What many people remember most is the moment the remodel finally clicks. Not when the last punch-list item is done, but when ordinary life returns. Someone drops a coat on the bench. Someone makes coffee. Sunlight comes through restored windows. The house smells like paint for a while, then like dinner, then like itself. That is when you realize the point was never to create a perfect period set. It was to make an old home newly useful without making it generic.

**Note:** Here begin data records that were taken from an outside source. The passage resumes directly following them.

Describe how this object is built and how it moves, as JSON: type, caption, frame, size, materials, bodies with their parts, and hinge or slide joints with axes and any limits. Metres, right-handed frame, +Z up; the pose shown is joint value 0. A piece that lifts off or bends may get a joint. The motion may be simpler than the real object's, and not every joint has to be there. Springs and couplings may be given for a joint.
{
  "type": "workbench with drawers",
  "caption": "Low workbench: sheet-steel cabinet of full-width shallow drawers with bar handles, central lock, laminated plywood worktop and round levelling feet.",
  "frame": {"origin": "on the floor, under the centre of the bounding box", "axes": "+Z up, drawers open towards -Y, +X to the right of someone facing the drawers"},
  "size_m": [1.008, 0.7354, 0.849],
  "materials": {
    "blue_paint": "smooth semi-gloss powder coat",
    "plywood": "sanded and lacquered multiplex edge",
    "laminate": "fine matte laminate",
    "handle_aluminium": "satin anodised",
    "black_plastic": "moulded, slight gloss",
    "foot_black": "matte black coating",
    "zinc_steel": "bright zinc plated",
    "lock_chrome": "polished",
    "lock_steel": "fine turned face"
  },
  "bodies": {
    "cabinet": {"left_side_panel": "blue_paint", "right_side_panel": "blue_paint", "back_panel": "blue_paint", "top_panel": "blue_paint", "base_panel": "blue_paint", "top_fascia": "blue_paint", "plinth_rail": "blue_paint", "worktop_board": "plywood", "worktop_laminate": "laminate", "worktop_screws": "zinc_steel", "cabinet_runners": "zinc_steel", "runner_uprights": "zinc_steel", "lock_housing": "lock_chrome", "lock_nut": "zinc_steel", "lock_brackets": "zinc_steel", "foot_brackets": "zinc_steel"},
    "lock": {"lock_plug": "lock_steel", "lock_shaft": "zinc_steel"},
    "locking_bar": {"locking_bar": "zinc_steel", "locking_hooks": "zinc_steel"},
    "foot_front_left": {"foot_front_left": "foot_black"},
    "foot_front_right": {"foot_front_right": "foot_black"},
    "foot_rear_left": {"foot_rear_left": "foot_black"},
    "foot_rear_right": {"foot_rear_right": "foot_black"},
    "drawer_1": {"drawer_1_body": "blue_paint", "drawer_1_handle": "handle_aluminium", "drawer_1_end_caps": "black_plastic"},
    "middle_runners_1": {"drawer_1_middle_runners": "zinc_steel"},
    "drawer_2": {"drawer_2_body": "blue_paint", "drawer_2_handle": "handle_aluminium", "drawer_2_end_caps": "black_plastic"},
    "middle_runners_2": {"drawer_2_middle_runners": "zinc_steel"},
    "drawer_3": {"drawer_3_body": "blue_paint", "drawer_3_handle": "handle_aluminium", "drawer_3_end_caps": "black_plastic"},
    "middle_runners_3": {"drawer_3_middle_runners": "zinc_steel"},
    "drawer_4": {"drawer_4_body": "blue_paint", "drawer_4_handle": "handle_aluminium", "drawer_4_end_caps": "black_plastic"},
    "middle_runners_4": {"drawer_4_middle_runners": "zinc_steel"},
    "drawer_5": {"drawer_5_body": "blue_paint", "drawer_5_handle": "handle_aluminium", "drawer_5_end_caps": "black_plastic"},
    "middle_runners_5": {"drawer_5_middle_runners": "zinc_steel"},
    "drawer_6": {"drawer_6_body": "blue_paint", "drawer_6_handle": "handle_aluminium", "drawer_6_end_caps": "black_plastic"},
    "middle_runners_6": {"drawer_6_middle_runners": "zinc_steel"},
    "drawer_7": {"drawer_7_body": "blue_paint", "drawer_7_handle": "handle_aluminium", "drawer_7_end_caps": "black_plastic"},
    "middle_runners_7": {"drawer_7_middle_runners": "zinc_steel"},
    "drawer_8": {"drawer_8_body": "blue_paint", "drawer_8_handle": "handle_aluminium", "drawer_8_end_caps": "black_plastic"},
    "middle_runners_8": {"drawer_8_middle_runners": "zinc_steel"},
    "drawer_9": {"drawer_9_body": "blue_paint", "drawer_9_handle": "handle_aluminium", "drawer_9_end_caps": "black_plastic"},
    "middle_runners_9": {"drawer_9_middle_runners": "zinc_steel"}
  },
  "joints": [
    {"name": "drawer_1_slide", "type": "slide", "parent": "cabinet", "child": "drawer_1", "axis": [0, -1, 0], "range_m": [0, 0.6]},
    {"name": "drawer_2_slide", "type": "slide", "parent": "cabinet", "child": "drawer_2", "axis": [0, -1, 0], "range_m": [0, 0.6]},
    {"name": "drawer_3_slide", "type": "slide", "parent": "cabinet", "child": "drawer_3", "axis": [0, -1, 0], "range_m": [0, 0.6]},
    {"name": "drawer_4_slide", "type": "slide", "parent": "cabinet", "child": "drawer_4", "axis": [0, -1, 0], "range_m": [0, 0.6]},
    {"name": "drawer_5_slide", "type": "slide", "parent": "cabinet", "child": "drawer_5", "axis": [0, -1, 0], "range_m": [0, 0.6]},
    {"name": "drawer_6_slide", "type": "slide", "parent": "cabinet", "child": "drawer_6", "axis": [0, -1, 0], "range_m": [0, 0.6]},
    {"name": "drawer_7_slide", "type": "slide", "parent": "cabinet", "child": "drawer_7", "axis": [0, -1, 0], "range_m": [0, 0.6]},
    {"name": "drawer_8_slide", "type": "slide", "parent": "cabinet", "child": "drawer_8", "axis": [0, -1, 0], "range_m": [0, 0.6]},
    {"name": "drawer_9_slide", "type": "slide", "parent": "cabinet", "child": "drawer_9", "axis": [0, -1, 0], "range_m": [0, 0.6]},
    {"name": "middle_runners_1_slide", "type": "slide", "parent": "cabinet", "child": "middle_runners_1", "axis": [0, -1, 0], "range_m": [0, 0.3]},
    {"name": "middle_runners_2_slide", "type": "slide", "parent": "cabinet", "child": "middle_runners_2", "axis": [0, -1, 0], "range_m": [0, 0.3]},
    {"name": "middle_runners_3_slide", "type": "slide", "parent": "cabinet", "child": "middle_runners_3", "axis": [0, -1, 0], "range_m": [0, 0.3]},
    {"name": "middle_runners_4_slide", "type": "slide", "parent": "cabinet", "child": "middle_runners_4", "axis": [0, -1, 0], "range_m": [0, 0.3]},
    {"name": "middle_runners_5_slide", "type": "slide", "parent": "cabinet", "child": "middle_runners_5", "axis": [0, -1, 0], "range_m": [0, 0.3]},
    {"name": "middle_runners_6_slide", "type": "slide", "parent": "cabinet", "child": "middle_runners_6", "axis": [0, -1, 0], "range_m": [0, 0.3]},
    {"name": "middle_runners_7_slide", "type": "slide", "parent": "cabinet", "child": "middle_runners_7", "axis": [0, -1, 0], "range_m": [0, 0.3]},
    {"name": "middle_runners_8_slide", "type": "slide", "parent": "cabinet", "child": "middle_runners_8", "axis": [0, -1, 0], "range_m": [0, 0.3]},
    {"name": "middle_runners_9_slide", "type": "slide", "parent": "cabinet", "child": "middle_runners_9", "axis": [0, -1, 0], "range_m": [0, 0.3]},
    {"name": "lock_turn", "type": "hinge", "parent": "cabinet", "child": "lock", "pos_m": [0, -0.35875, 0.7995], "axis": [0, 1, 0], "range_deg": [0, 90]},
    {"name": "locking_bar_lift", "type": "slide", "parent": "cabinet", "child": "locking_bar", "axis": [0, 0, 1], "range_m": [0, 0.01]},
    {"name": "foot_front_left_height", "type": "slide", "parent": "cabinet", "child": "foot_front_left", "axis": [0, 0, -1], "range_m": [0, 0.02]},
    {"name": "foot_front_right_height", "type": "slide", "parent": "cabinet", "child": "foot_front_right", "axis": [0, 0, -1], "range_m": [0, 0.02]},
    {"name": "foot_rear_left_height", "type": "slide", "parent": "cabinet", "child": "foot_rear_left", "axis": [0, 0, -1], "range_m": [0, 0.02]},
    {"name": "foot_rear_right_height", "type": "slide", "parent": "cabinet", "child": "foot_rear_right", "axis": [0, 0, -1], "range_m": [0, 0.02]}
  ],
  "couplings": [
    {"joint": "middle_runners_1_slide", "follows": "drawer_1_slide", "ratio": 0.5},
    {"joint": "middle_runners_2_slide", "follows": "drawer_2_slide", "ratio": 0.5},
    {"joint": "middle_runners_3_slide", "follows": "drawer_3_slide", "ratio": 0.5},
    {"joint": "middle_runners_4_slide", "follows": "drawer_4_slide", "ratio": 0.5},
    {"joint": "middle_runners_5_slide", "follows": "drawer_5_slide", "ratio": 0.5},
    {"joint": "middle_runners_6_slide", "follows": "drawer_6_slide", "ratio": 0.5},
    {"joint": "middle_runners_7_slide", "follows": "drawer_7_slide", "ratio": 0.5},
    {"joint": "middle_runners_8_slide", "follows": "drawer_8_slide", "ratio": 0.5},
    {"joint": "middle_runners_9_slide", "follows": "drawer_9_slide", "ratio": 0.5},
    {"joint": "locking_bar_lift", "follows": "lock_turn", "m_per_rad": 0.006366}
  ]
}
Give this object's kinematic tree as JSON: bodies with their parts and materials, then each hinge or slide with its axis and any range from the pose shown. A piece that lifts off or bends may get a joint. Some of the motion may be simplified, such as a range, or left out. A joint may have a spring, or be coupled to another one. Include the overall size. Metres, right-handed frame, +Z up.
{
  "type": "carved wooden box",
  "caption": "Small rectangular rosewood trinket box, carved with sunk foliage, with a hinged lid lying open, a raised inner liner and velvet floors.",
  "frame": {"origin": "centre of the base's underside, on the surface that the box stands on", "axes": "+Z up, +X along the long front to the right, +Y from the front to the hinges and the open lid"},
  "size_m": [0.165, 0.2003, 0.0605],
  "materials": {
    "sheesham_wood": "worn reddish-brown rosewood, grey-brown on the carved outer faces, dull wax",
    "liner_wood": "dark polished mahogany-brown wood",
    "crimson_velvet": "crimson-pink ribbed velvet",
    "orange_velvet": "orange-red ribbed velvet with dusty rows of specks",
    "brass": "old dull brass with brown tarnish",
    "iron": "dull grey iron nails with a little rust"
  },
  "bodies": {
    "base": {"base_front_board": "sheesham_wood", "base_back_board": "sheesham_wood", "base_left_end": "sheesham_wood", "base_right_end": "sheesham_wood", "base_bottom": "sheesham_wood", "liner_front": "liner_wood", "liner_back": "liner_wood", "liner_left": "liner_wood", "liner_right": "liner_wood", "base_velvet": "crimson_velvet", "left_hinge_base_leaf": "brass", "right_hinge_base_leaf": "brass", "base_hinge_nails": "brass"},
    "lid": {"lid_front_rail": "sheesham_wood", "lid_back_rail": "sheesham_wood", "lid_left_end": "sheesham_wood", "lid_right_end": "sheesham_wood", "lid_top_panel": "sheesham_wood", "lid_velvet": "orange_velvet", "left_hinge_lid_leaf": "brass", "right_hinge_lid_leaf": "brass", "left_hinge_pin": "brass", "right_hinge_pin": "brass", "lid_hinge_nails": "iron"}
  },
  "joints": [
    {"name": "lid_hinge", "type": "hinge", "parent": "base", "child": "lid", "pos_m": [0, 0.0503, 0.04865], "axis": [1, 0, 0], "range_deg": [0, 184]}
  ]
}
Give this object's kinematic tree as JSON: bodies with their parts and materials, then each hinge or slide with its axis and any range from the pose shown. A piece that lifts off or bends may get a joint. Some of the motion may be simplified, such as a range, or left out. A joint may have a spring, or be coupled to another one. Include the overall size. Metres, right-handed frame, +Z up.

A successful 1920s bungalow remodel leaves you with something that feels increasingly rare: a home with history, charm, and enough flexibility to keep up with real life. It can hold kids, guests, aging parents, pets, hobbies, work-from-home days, and all the mess that comes with being human. It does not need to be huge. It just needs to be thoughtful. That is the beauty of room to grow in a bungalow. The growth is not only in square footage. It is in comfort, ease, memory, and the quiet confidence that the house still has many good years ahead.
Conclusion
A 1920s bungalow remodel succeeds when it treats the house like a partner, not a problem. Save the facade. Respect the porch. Tuck the addition to the rear. Upgrade the systems no one brags about. Build in storage like your sanity depends on it, because it probably does. Keep the rooms connected, the light moving, and the craftsmanship visible. Do that, and you get the best possible outcome: a historic home with room to grow, without losing the character that made you fall for it in the first place.